In her car, on the way there, she told me to decide on the design I would hand quilt, so I could then choose two colors that I liked that went along with my theme. When we arrived and got out of the car, I held her hand and we went inside. In those days, fabric stores weren’t like they are now. There was no air conditioning and the smell of formaldehyde, which was once prevalent in fabrics, made my eyes burn. The colors were so beautiful, all lined up in bright rows and my grandma knew her way around in there. I remember looking at all the colors as she stood with her hands folded in front of her, pocketbook hanging from her arm, waiting for me to choose. She and I had agreed in the car that Sunshine would be my theme, and so the soft orange and the bright yellow gingham to which I was gently directed was clearly my best choice. We bought batting and a few yards of eyelet lace for the edge – rather than binding (As I look back, I can just imagine my grandma covering her mouth to giggle at me for choosing lace, as I never saw lace on a single thing she ever made - except my aunt’s wedding dress) and then we went home to begin sewing my quilt. Her steadfastness for doing things perfectly was annoying when I was little, but as I look now, over hand stitches she made 40 years ago, I marvel at the exactness of length and space in each stitch and I’m amazed. I strive to do the same, and I bet that makes her cover her mouth and giggle from Heaven saying to someone watching with her, “she finally understands”.

At my grandma’s instruction, I laid the yellow fabric – wrong side up - out first, then laid the batting on top of that and lastly laid the second piece of orange fabric on top of that – wrong side down - (no piecing in this quilt, it was for the sole purpose of learning to “quilt”), and had my quilt sandwich. I tacked the three pieces together, then borrowed a trash can lid from my grandpa’s shed and drew two suns – each with a different “ray”, onto the fabric. I was ready to start.

I already knew the stitches should be spaced perfectly and that the thread and the space should be the same length; she had shown me how to do that previously. I was a most confident nine year old. I threaded my needle and made the first stitch. I was happy – just yappin’ and laughin’ and watching out the window as my cousin and my brother played in the yard. My grandma called me out on my lazy attempt at sewing and watching out the windows at the boys playing a couple of times. She told me to pay attention and that my stitches better be straight or she’d tear’em out. Undaunted, and unbelieving I should also say, I kept on my own way convinced it just wasn’t that hard to get a straight stitch. After about a half hour of stitching my way, my otherwise sweet grandma stood up from her machine and went to get a biscuit from the kitchen.
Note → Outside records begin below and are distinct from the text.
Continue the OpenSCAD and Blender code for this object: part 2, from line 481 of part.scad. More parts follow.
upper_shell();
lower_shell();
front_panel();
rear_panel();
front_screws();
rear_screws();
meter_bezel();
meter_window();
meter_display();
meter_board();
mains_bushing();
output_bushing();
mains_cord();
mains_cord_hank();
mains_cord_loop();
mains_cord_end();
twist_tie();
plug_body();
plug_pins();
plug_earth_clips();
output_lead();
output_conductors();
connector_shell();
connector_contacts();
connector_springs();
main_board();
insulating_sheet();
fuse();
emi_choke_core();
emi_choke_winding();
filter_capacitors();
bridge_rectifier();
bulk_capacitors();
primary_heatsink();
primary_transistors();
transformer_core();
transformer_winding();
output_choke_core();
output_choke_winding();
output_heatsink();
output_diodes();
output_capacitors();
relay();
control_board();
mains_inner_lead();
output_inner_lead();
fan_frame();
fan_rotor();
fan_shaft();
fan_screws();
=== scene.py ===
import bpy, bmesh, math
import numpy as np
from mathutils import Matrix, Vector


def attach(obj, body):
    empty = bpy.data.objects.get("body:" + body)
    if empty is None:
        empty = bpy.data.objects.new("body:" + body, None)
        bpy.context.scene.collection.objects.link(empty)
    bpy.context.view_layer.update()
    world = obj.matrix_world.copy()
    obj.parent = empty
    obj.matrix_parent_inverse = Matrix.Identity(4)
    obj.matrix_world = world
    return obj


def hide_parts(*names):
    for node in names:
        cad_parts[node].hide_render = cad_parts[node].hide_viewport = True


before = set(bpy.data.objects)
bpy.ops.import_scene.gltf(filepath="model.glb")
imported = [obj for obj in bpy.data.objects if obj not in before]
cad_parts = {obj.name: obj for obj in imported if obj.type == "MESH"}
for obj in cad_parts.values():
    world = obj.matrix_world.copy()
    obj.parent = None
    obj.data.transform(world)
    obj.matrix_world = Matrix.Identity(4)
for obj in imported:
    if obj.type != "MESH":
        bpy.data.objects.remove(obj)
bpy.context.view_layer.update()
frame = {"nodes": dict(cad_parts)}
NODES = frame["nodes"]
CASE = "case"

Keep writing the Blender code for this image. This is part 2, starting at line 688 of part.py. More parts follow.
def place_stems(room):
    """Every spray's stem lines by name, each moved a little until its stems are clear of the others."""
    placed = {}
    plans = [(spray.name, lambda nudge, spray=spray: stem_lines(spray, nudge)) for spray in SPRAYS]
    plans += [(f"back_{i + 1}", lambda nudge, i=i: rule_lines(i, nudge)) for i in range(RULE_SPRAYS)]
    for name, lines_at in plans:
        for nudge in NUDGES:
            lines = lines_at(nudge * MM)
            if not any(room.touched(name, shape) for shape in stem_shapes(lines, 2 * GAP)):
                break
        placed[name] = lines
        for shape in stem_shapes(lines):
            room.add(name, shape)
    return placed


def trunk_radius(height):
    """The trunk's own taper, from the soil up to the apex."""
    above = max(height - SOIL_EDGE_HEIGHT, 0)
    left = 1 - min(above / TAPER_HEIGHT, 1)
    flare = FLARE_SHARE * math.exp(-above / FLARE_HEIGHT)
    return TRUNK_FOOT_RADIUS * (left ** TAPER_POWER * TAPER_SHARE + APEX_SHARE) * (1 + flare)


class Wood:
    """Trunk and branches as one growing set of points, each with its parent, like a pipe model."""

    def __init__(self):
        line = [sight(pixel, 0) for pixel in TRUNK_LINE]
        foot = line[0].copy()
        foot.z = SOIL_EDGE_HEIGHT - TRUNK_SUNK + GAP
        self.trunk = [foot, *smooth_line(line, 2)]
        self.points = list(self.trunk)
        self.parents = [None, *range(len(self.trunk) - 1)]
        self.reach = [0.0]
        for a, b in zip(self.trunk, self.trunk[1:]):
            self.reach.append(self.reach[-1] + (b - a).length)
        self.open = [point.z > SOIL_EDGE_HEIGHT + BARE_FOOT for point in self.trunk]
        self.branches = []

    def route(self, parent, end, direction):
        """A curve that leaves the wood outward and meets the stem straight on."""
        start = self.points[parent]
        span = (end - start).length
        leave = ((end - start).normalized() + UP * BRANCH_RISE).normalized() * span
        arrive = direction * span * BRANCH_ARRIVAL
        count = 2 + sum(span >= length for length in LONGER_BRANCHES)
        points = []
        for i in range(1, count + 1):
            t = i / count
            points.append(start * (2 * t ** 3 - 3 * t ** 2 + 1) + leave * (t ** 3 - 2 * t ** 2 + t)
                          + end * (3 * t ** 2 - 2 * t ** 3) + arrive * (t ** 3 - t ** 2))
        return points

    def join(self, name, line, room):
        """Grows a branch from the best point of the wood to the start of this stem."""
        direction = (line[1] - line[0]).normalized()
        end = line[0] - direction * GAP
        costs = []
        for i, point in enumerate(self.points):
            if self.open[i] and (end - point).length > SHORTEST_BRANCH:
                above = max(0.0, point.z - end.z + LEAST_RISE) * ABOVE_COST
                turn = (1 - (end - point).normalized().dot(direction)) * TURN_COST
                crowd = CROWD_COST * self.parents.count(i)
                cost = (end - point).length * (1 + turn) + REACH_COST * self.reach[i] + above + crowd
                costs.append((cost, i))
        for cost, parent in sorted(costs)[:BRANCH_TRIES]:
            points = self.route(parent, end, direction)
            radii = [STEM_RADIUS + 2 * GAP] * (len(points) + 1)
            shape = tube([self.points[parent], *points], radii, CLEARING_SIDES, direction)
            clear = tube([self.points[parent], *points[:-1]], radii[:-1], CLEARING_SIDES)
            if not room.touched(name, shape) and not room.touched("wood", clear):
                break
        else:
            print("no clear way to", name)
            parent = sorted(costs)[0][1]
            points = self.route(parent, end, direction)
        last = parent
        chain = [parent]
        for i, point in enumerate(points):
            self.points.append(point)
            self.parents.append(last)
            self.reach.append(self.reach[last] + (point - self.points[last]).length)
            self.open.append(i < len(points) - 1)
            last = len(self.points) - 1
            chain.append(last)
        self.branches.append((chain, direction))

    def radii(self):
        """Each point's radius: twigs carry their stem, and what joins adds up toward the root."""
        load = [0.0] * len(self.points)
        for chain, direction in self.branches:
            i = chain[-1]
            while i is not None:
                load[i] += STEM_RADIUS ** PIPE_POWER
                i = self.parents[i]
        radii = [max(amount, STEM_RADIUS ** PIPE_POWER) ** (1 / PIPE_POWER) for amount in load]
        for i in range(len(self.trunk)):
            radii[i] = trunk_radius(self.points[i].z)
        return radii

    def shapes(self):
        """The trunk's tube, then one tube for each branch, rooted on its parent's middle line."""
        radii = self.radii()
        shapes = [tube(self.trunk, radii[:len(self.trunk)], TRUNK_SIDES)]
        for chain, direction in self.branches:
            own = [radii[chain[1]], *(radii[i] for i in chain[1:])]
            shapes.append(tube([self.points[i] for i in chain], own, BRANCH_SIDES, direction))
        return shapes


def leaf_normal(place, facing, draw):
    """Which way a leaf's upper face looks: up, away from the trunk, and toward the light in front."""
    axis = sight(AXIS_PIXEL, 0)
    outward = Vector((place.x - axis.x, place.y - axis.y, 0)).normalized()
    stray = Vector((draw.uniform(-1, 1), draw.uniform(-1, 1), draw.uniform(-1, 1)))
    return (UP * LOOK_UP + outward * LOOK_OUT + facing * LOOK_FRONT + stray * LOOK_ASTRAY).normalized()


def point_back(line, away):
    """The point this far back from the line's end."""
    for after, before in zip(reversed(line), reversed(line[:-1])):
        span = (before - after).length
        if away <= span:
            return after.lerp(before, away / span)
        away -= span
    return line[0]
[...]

When she returned, she hovered over me for an intense 15 or 20 seconds and then, seemingly out of nowhere, produced a pair of tiny sewing scissors from her pocket (I think it was her pocket), and gently but quickly snipped at one of my crooked stitches and then pulled the entire two feet of thread smoothly from my sunshine quilt and said lovingly, “I told you them stitches had to be straight”. And she walked around me and back to her sewing machine, I cried. I was embarrassed. I was mad. I got homesick. But I looked over and saw the undisturbedness on her face and it soothed me, in spite of my sadness, and I stayed silent. I re-threaded my needle and began again (I didn’t have a choice about beginning again). And daggone if my stitches weren’t straight! ...ALL the way around both those suns when I was done. And my grandma patted me on the back (she wasn’t a big hugger) and said “There ya go.”

I learned that day the true meaning of the old cliché “if it’s worth doing, it’s worth doing right”, which by the way is something she used to say. Though I haven’t always applied that lesson like I should have in life, I know it’s there.

What makes us refuse to do the right thing when we know – with certainty – that doing the right thing would make our lives easier, better? I think we’re addicted to the shortcut. The shortcut rules our lives. Online banking. Processed food. Email instead of letter writing. One-cup-of-coffee-at-a-time rather than a pot of coffee. The list goes on and on and gets more expensive. Our shortcut lives can lead to lying instead of truth, seething instead of confronting, worrying instead of praying…and if these are the routes we take, our kids learn it from us. More is caught than taught.

When I was home a few weeks ago, my aunt Joyce presented me with a quilt that my grandma had made decades ago. I was teary-eyed when I took it from her as she was when she handed it to me. There we were, her with her mom and me with my grandma, remembering her ways and her works. It was especially good for me as I never actually received a quilt from my grandma because she went home to be with Jesus before I got married, and the deal was that we all got a quilt when we got married. So, this was mine. Meticulous stitching, perfectly matched points, ideal binding…it was all I remembered her work to be. I also got a box full of scraps she had cut out when she was still alive and I showed them to one of MY granddaughters. Time moves on…I’ll make a quilt for Abigail from these very scraps her great-great grandmother cut out to use. My west coast granddaughter plays now, with that sunshine quilt I made with that same great-great grandma. What a gift.

We get so busy just getting things done that we forget quality matters. But it does. The way we perform a task or complete a project is a reflection of ourselves, of how much we care about what we’re doing. How we finish up is the lasting impression we will leave. And we have to ask ourselves of our tasks, before our thread gets snipped, is this the result I want? Just “doing our best” is too often a cop-out I think. Catching your breath at the kitchen table is good, but being able to breathe better out in the world is better. Just for today, don’t allow “Good Enough” to push “Well Done” out of the way. Take your time on your most daunting task and see yourself in its wake feeling enthusiastic instead of exhausted and proud of yourself rather than justifying yourself. Don’t give anyone the power to snip your thread.